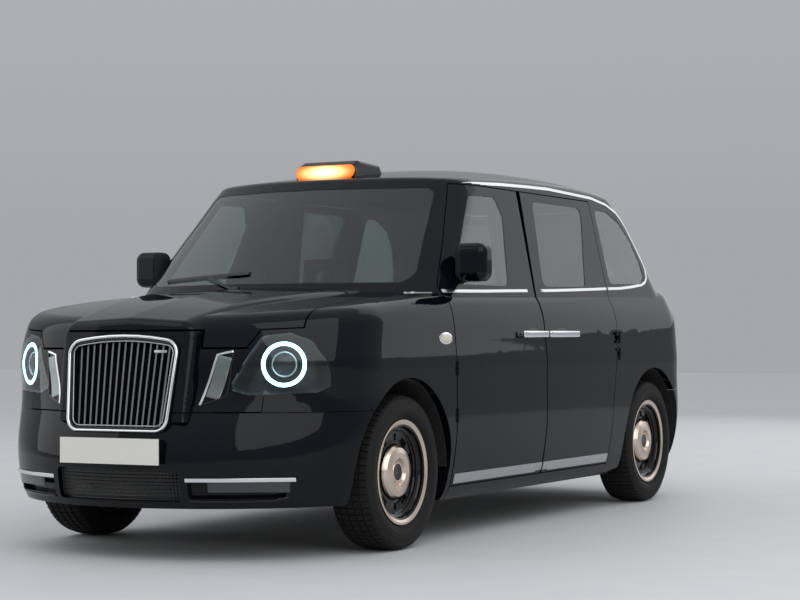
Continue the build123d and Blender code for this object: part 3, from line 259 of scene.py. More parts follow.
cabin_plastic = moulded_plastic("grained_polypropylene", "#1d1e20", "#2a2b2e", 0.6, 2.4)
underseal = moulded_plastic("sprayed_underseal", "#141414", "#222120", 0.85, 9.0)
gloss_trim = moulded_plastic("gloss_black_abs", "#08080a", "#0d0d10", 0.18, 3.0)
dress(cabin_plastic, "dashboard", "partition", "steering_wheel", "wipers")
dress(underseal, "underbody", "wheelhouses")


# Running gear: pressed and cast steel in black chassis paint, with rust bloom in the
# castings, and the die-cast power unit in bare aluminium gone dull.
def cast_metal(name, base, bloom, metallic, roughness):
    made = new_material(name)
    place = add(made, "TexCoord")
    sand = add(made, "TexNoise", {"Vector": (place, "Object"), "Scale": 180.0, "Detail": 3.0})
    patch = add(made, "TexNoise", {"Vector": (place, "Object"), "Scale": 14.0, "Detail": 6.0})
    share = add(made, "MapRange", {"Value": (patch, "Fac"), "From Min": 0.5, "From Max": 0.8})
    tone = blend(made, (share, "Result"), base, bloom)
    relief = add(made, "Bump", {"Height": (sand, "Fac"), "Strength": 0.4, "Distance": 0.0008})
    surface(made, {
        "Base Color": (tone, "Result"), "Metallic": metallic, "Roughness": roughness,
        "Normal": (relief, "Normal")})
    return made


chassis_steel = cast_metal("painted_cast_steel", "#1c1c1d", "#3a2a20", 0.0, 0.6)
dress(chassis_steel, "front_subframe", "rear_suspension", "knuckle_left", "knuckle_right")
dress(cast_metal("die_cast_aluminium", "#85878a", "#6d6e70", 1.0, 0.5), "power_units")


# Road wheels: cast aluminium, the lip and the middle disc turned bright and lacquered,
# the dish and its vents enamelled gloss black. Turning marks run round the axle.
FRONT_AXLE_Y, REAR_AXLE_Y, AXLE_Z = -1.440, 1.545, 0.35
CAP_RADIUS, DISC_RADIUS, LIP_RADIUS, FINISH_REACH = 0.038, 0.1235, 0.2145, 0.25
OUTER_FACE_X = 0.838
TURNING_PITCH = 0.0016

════

▸ Task details: Repeat the data exactly. Leave nothing out.

▸ Exercise result:
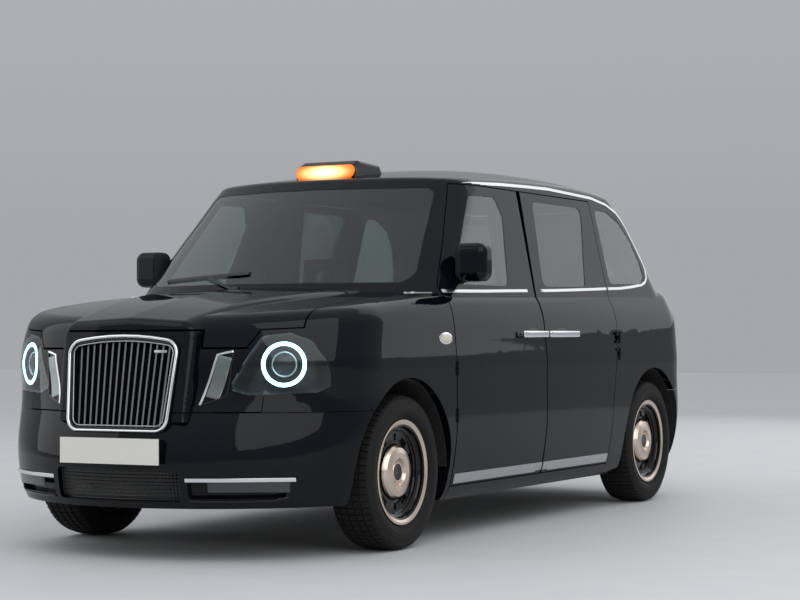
Continue the build123d and Blender code for this object: part 3, from line 259 of scene.py. More parts follow.
cabin_plastic = moulded_plastic("grained_polypropylene", "#1d1e20", "#2a2b2e", 0.6, 2.4)
underseal = moulded_plastic("sprayed_underseal", "#141414", "#222120", 0.85, 9.0)
gloss_trim = moulded_plastic("gloss_black_abs", "#08080a", "#0d0d10", 0.18, 3.0)
dress(cabin_plastic, "dashboard", "partition", "steering_wheel", "wipers")
dress(underseal, "underbody", "wheelhouses")


# Running gear: pressed and cast steel in black chassis paint, with rust bloom in the
# castings, and the die-cast power unit in bare aluminium gone dull.
def cast_metal(name, base, bloom, metallic, roughness):
    made = new_material(name)
    place = add(made, "TexCoord")
    sand = add(made, "TexNoise", {"Vector": (place, "Object"), "Scale": 180.0, "Detail": 3.0})
    patch = add(made, "TexNoise", {"Vector": (place, "Object"), "Scale": 14.0, "Detail": 6.0})
    share = add(made, "MapRange", {"Value": (patch, "Fac"), "From Min": 0.5, "From Max": 0.8})
    tone = blend(made, (share, "Result"), base, bloom)
    relief = add(made, "Bump", {"Height": (sand, "Fac"), "Strength": 0.4, "Distance": 0.0008})
    surface(made, {
        "Base Color": (tone, "Result"), "Metallic": metallic, "Roughness": roughness,
        "Normal": (relief, "Normal")})
    return made


chassis_steel = cast_metal("painted_cast_steel", "#1c1c1d", "#3a2a20", 0.0, 0.6)
dress(chassis_steel, "front_subframe", "rear_suspension", "knuckle_left", "knuckle_right")
dress(cast_metal("die_cast_aluminium", "#85878a", "#6d6e70", 1.0, 0.5), "power_units")


# Road wheels: cast aluminium, the lip and the middle disc turned bright and lacquered,
# the dish and its vents enamelled gloss black. Turning marks run round the axle.
FRONT_AXLE_Y, REAR_AXLE_Y, AXLE_Z = -1.440, 1.545, 0.35
CAP_RADIUS, DISC_RADIUS, LIP_RADIUS, FINISH_REACH = 0.038, 0.1235, 0.2145, 0.25
OUTER_FACE_X = 0.838
TURNING_PITCH = 0.0016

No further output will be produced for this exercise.